Etnosentrisme cenderung memandang
rendah orang-orang yang dianggap asing, etnosentrisme memandang dan mengukur budaya
asing dengan budayanya sendiri. “ ( The Random House Dictionary ).
Ada satu suku Eskimo yang menyebut diri mereka suku Inuit yang
berarti “penduduk sejati” [Herbert, 1973, hal.2]. Sumner menyebutkan pandangan
ini sebagai etnosentrisme, yang secara formal didefinisikan sebagai “pandangan
bahwa kelompoknya sendiri” adalah pusat segalanya dan semua kelompok lain
dibandingkan dan dinilai sesuai dengan standar kelompok tadi [Sumner, 1906,
hal.13]. Secara kurang formal etnosentrisme adalah kebiasaan setiap kelompok
untuk menganggap kebudayaan kelompoknya sebagai kebudayaan yang paling baik.

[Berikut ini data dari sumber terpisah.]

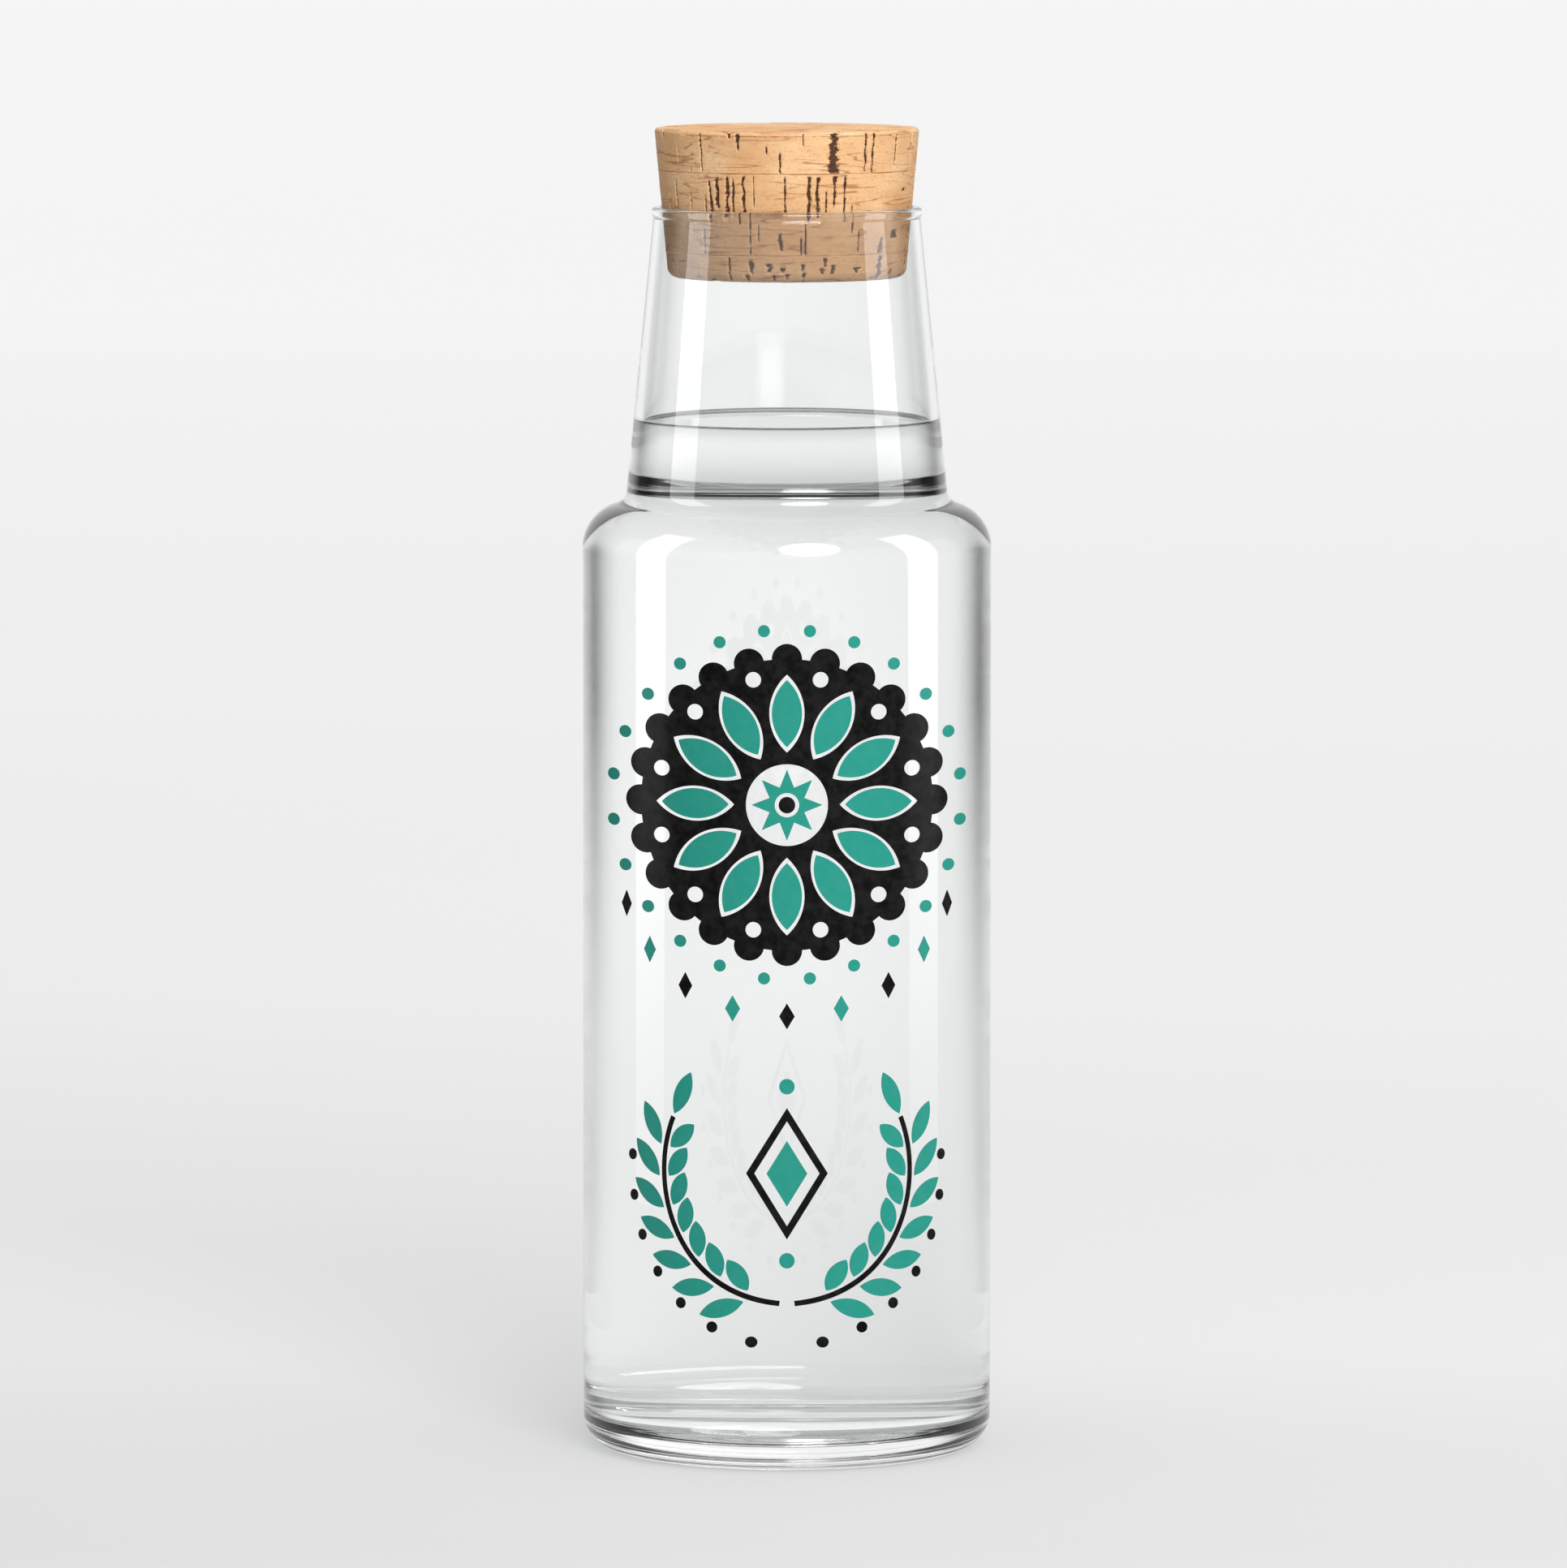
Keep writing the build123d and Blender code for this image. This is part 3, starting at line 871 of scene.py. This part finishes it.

Etnosentrisme terjadi jika masing-masing budaya bersikukuh dengan
identitasnya, menolak bercampur dengan kebudayaan lain. Porter dan Samovar
mendefinisikan etnosentrisme seraya menuturkan, “Sumber utama perbedaan budaya
dalam sikap adalah etnosentrisme, yaitu kecenderungan memandang orang lain
secara tidak sadar dengan menggunakan kelompok kita sendiri dan kebiasaan kita
sendiri sebagai kriteria untuk penilaian. Makin besar kesamaan kita dengan
mereka, makin dekat mereka dengan kita; makin besar ketidaksamaan, makin jauh
mereka dari kita. Kita cenderung melihat kelompok kita, negeri kita, budaya
kita sendiri, sebagai yang paling baik, sebagai yang paling bermoral.”
Etnosentrisme membuat kebudayaan kita sebagai patokan untuk mengukur
baik-buruknya kebudayaan lain dalam proporsi kemiripannya dengan budaya kita.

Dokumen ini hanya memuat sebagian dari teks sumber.